## Requirements
Pull out every line containing the string "scene".
— Begin Data shown —
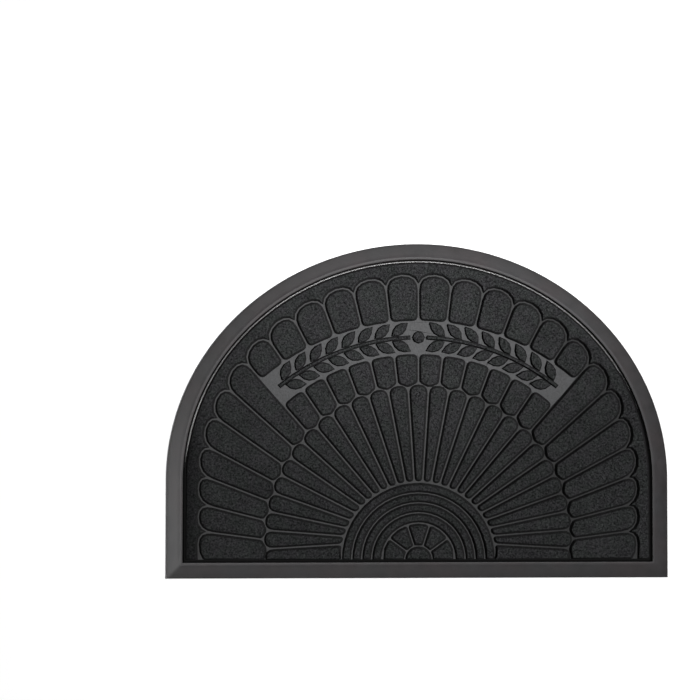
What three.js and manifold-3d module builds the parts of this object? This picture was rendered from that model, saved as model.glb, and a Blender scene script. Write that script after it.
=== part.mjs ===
// Half round doormat: a moulded rubber tray with a bevelled border holds an embossed pile carpet.
// Millimetres, +Z up. The origin lies under the middle of the mat, and the straight edge faces -Y.
// The carpet is flat, with its pattern standing as pads of pile between pressed grooves: a fan of
// rays and petals that grows from the middle of the straight edge, with a band of leaves near the top.
import * as THREE from "three";
import { mergeVertices } from "three/addons/utils/BufferGeometryUtils.js";
import Module from "manifold-3d";

// The whole mat
const MAT_WIDTH = 600;
const MAT_DEPTH = 400;
const SIDE_LENGTH = 118; // straight stretch of each side, from the front corner to the arch
const ARCH_DIVISIONS = 36; // three.js puts two steps in each division of an ellipse

// Rubber tray, from its outer edge inwards
const TRAY_FLOOR = 2;
const EDGE_HEIGHT = 1.6;
const BEVEL_WIDTH = 17;
const RIDGE_HEIGHT = 7;
const RIDGE_WIDTH = 2.3;
const SEAM_WIDTH = 1.2; // narrow groove between the ridge and the bead
const SEAM_FLOOR = 4.2;
const BEAD_WIDTH = 2;
const BEAD_HEIGHT = 5.8;
const BEAD_ROUND = 0.5;

// Pile carpet
const CLEARANCE = 0.3;
const PRESSED_THICKNESS = 1.2; // where the pattern is pressed flat
const PILE_HEIGHT = 2.2; // how far the pads stand above that
const GROOVE = 3;
const CURVE_DIVISIONS = 4;
const RING_DIVISIONS = 12;

// Fan pattern: angles are degrees from straight ahead, radii start at the middle of the front edge
const FAN_OFFSET = 22; // the fan's centre, from the mat's front edge
const PETAL_COUNT = 26;
const PETAL_PITCH = 6.87;
const PETAL_TIP_INSET = 39; // from the mat's outer edge to the tips of the petals
const PETAL_TIP_ROUND = 17;
const PETAL_FOOT_ROUND = 3;
const PETAL_POINT_ROUND = 4;
const RAY_FOOT_PITCH = 6.3;
const RAY_FOOT_RADIUS = 94;
const RAY_FOOT_ROUND = 4;
const RAY_TIP_ROUND = 10;
const RAY_RING_RADIUS = 185; // circle through the tips of the rays
const RAY_RING_RAISE = 25; // how far ahead of the fan's centre that circle is centred
const FOOT_RISE = 0.4; // extra room between the sides of the petals' feet and the rays
const FOOT_SINK = 5.5; // how far each petal's foot points down between two rays
const LAST_PETAL_ANGLE = 91; // just past the front edge, which cuts the fan off
const FAN_EDGE_ANGLE = 100; // well past it

// Sun at the fan's centre
const RING_GROOVE = 2.6;
const RING_RADII = [43.8, 56, 67.9, 79.7, 92.2]; // middles of the ring grooves
const SUN_RADIUS = 16.6; // middle of the groove round the half disc
const SECTOR_COUNT = 5;
const SECTOR_ROUND = 3.5;

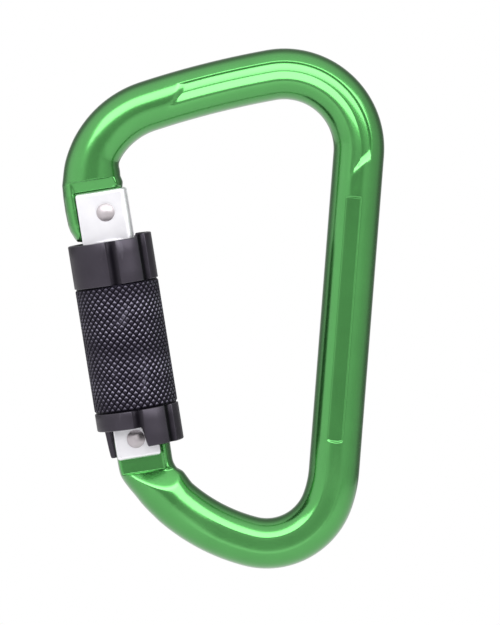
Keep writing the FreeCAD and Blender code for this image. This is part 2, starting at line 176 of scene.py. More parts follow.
def rodPath():
    # points, headings and distances along the centreline, and the distance at the end of each part of it:
    # arcs that turn clockwise, point = start + radius * change of (-sine, cosine), and one straight run
    start = rod["anchorTurn"] - 90 + rod["topArmTurn"]
    arcs = [
        (rod["noseBendRadius"], rod["noseBendStart"] - start),
        (rod["topArmRadius"], rod["topArmTurn"]),
        (rod["anchorRadius"], rod["anchorTurn"]),
        (None, rod["spineLength"]),
        (rod["heelRadius"], rod["heelTurn"]),
        (rod["basketRadius"], rod["basketTurn"]),
        (rod["lowerArmRadius"], rod["lowerArmTurn"]),
    ]
    points, headings, marks = [np.zeros((1, 2))], [np.array([rod["noseBendStart"]])], []
    travelled = 0.0
    heading = rod["noseBendStart"]
    distances = [np.zeros(1)]
    for radius, amount in arcs:
        length = amount if radius is None else radius * math.radians(amount)
        steps = max(2, int(length / 0.1))
        s = np.linspace(0, length, steps + 1)[1:]
        last = points[-1][-1]
        a0 = math.radians(heading)
        if radius is None:
            run = last + s[:, None] * np.array([math.cos(a0), math.sin(a0)])
            turned = np.full(steps, heading)
        else:
            a = a0 - s / radius
            run = last + radius * np.stack([math.sin(a0) - np.sin(a), np.cos(a) - math.cos(a0)], -1)
            turned = np.degrees(a)
        points.append(run)
        headings.append(turned)
        distances.append(travelled + s)
        travelled += length
        heading = turned[-1]
        marks.append(travelled)
    path = np.vstack(points)
    allHeadings = np.concatenate(headings)
    s = np.concatenate(distances)
    # put the start of the spine at its place: one anchor radius to the right of the origin
    spineTop = np.array([np.interp(marks[2], s, path[:, 0]), np.interp(marks[2], s, path[:, 1])])
    return path + np.array([rod["anchorRadius"], 0]) - spineTop, allHeadings, s, marks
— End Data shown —
## Answer below
What three.js and manifold-3d module builds the parts of this object? This picture was rendered from that model, saved as model.glb, and a Blender scene script. Write that script after it.
Keep writing the FreeCAD and Blender code for this image. This is part 2, starting at line 176 of scene.py. More parts follow.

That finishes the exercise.